Solved – Central limit theorem for maximum likelihood estimators when modelling assumptions are violated

central limit theoremmaximum likelihoodmisspecificationmodelingquasi-likelihood

Lehman's Element's of Statistical Learning Theory gives in Theorem 7.5.2 a central limit theorem for multiparamter maximum likelihood estimators. (Many other sources provide similar theorems.) The theorem states that under certain technical conditions,

$$
\sqrt{n}(\theta^* – \theta_n) \rightarrow_L \mathcal{N}(0,I(\theta^*)^{-1})
$$

where $\theta^*$ is the true parameter vector, $\theta_n$ is the parameter vector estimated from $n$ samples, and $I(\theta^*)$ is the Fischer information matrix.

The technical conditions of these theorems never explicitly state that the model whose parameters we are trying to learn is a good model for the data in any sense. But the examples of using the theorem always assume this. For example, immediately after stating the theorem above, Lehman uses this theorem to prove that the mean and variance estimates of a normal distribution are themselves normally distributed. But the example assumes that the data points are normally distributed.
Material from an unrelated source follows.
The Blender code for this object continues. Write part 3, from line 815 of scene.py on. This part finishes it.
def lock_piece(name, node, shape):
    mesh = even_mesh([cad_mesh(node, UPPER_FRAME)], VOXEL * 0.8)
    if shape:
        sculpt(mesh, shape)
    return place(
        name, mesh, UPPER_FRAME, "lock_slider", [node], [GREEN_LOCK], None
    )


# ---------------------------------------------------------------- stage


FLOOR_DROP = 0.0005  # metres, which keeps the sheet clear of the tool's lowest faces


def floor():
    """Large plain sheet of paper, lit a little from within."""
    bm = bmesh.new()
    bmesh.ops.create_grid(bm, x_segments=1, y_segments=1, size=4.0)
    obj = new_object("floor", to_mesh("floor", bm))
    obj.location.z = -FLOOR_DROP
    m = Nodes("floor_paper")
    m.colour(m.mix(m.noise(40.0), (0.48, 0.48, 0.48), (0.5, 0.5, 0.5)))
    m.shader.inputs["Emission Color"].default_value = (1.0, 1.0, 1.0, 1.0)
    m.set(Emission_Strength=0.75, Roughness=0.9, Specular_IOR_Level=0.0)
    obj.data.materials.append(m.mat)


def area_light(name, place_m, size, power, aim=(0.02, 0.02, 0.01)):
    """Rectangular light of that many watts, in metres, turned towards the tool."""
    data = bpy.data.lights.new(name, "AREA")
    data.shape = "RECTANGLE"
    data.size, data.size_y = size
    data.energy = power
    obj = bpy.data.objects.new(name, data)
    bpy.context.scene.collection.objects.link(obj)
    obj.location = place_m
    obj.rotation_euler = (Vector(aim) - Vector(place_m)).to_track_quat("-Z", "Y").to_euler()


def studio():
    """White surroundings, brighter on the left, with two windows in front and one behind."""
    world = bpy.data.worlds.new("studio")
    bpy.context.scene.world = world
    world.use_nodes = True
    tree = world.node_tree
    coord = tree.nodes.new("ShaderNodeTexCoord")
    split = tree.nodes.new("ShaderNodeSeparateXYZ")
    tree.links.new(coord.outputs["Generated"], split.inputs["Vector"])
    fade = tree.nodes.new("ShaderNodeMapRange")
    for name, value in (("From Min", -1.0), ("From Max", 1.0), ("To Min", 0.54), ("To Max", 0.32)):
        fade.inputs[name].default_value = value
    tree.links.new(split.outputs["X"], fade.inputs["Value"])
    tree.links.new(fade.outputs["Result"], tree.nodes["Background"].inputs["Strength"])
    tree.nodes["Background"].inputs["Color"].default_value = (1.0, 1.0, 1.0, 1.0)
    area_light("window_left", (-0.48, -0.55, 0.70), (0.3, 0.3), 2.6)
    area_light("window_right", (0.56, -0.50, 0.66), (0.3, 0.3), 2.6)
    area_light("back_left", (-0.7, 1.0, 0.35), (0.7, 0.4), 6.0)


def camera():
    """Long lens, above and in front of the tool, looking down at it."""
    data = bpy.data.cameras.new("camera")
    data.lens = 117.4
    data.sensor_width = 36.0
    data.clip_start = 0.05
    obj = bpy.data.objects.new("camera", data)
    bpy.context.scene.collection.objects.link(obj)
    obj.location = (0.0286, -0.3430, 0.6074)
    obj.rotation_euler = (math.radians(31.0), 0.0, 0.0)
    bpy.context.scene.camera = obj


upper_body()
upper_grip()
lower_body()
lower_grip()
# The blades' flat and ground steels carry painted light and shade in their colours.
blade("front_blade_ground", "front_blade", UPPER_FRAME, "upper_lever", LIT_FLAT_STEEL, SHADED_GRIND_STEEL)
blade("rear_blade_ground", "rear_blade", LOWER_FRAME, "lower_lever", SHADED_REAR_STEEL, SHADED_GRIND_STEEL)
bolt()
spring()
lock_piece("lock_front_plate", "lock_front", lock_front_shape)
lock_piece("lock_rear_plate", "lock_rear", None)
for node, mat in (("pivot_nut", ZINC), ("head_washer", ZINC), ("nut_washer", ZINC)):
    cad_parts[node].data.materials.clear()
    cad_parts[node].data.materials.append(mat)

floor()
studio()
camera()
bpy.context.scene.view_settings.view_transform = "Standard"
What if the data were actually exponentially distributed, but I make a horrible modelling assumption that the data is normally distributed?
Does the CLT for MLE still hold? In general, is there a way to characterize the distribution of the parameters that depends on how poor of a modelling assumption we've made?

Best Answer

It turns out that the sample mean and sample variance, which are the sufficient statistics for the two parameter normal, $\theta = [\mu, \sigma^2]$, are also unbiased consistent estimators of the mean and variance of any other distribution by the WLLN (provided those moments exist) and have a limiting normal distribution that is the same as that of the ML theory by the central limit theorem (when regularity conditions are met). So for your example, normal probability model imposed on exponentially distributed data, you are okay. The normal estimates are the method of moments estimators.
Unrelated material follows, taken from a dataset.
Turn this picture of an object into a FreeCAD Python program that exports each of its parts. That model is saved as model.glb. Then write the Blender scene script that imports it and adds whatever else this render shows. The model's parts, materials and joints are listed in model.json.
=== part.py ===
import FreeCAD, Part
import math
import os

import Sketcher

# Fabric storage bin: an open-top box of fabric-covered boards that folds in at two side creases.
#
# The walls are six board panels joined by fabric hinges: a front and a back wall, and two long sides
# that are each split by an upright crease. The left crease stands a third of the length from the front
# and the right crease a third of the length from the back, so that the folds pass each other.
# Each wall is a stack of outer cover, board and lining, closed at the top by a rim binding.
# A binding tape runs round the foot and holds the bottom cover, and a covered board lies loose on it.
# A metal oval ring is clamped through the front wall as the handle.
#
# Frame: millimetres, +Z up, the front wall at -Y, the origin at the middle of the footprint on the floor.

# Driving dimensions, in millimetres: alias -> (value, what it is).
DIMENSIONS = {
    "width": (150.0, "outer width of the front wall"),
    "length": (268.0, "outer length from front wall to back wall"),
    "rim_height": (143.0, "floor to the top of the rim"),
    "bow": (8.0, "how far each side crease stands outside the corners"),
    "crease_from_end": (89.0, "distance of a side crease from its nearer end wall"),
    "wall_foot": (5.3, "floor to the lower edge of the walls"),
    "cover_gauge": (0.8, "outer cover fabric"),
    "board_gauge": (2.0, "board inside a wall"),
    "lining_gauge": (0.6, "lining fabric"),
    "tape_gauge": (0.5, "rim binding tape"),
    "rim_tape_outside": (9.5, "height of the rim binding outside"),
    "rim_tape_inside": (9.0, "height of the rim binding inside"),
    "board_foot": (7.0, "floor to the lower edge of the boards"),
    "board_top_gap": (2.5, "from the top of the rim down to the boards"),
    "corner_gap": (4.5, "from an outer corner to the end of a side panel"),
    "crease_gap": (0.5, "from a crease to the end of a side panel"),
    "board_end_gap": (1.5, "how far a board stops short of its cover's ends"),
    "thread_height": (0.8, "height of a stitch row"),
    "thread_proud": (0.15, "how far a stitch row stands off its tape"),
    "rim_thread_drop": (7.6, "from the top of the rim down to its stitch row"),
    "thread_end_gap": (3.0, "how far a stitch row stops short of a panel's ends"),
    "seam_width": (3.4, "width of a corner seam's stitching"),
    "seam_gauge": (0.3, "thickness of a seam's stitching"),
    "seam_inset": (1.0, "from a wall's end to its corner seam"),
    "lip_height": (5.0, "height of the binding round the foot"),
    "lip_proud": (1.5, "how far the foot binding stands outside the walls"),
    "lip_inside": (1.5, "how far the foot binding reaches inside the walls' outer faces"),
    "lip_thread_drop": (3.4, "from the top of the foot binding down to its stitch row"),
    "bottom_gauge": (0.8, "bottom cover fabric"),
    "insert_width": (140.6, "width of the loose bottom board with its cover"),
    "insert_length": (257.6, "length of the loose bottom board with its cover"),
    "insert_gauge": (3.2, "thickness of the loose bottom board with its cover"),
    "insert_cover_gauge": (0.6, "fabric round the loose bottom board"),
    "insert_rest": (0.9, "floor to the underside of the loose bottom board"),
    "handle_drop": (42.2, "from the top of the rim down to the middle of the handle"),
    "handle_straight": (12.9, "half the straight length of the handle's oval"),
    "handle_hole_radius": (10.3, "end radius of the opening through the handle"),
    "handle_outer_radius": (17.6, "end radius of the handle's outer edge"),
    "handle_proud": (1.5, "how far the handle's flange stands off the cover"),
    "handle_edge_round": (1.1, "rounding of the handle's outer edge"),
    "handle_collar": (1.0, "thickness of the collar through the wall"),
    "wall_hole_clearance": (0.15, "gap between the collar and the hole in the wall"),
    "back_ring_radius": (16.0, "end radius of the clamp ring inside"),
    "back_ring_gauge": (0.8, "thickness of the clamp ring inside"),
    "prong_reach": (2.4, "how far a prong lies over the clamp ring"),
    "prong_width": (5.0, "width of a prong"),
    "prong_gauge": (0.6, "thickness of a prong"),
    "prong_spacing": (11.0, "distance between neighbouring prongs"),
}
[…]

I don't think as much can be said in general. If the underlying data were shifted/scaled Cauchy, $\mathcal{T}_1(\delta)$, the mean is an inconsistent estimator of the shift parameter. If the underlying data were $\mathcal{Beta}(\alpha, \beta)$ and we imposed a 1 parameter model: $\mathcal{Beta}(\alpha^*, 1)$ the $\alpha^*$ would have some estimand and a limiting distribution around it that is not necessarily $\alpha$ but a function of $\beta$ and $\alpha$; this is a justification for quasilikelihood. If the underlying data were double exponential. The normal distribution would be unbiased in estimating the mean, but it would project a variance that is too small because the median is inefficient relative to the mean.

I think these three "counterexamples" show why quasilikelihood has a basis: most sufficient statistics are also method of moments statistics and have CLTs for other reasons, and estimate useful things. However, in ML theory, when you know the probability model, you get more efficient and powerful estimators nearly every time.